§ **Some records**
==========
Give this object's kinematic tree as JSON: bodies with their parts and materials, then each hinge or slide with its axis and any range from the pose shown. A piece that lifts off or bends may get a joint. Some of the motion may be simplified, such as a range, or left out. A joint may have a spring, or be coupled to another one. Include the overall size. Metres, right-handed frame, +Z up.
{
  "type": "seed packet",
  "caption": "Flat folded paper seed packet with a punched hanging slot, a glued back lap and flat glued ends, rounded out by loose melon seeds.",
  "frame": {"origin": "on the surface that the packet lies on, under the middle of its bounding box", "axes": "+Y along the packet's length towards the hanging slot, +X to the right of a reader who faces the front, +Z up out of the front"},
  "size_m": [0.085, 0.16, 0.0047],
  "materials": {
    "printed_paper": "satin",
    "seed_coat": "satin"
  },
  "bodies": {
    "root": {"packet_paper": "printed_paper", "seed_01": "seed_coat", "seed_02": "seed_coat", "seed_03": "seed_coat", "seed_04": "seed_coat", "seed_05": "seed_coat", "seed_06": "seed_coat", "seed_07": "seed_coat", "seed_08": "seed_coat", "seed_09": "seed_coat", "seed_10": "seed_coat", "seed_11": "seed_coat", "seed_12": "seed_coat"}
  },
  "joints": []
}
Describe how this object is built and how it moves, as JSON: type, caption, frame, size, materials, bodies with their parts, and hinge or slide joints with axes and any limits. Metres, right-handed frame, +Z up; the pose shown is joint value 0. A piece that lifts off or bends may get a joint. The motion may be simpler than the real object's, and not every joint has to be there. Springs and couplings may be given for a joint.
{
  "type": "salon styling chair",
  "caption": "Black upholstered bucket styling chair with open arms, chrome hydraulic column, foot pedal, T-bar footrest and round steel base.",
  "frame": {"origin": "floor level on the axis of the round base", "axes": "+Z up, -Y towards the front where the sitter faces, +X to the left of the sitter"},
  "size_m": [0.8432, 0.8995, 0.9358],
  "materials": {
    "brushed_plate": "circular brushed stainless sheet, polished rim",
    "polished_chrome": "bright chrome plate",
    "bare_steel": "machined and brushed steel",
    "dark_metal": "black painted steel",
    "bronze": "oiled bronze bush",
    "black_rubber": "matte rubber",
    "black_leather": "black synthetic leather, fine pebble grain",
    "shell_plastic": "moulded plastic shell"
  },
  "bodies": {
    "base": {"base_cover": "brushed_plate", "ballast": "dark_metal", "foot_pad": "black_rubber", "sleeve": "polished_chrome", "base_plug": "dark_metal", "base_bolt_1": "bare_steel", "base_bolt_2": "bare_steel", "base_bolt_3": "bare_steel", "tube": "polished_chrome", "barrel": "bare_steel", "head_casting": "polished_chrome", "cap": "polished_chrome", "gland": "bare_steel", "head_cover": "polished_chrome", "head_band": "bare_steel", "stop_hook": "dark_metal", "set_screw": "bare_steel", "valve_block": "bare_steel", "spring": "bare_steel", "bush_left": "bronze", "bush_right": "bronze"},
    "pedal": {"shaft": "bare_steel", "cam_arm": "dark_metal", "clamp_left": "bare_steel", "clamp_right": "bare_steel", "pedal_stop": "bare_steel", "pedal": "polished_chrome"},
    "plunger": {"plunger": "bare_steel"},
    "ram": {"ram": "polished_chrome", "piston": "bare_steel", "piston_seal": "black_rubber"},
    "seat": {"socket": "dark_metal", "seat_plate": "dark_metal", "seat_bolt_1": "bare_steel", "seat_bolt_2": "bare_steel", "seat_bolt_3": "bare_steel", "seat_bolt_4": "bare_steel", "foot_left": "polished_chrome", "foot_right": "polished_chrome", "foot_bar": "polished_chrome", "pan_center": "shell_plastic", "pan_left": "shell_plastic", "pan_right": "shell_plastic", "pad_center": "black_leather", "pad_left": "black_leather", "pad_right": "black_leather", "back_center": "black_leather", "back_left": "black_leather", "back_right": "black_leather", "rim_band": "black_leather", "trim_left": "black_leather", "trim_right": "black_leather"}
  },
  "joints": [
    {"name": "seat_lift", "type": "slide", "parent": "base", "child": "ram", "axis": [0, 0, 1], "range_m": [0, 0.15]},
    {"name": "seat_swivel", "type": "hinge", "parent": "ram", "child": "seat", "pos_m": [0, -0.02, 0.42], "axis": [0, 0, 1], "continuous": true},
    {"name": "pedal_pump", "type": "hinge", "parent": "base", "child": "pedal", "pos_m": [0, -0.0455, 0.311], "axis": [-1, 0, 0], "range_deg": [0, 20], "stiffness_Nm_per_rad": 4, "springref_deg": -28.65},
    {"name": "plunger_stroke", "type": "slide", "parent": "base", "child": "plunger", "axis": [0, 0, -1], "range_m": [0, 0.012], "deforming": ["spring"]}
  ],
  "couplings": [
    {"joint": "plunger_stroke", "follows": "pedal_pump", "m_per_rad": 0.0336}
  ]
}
==========
§ **The task**
Return all the lines that contain the string "with".

§ **Reply to the task**
Give this object's kinematic tree as JSON: bodies with their parts and materials, then each hinge or slide with its axis and any range from the pose shown. A piece that lifts off or bends may get a joint. Some of the motion may be simplified, such as a range, or left out. A joint may have a spring, or be coupled to another one. Include the overall size. Metres, right-handed frame, +Z up.
  "caption": "Flat folded paper seed packet with a punched hanging slot, a glued back lap and flat glued ends, rounded out by loose melon seeds.",
Describe how this object is built and how it moves, as JSON: type, caption, frame, size, materials, bodies with their parts, and hinge or slide joints with axes and any limits. Metres, right-handed frame, +Z up; the pose shown is joint value 0. A piece that lifts off or bends may get a joint. The motion may be simpler than the real object's, and not every joint has to be there. Springs and couplings may be given for a joint.
  "caption": "Black upholstered bucket styling chair with open arms, chrome hydraulic column, foot pedal, T-bar footrest and round steel base.",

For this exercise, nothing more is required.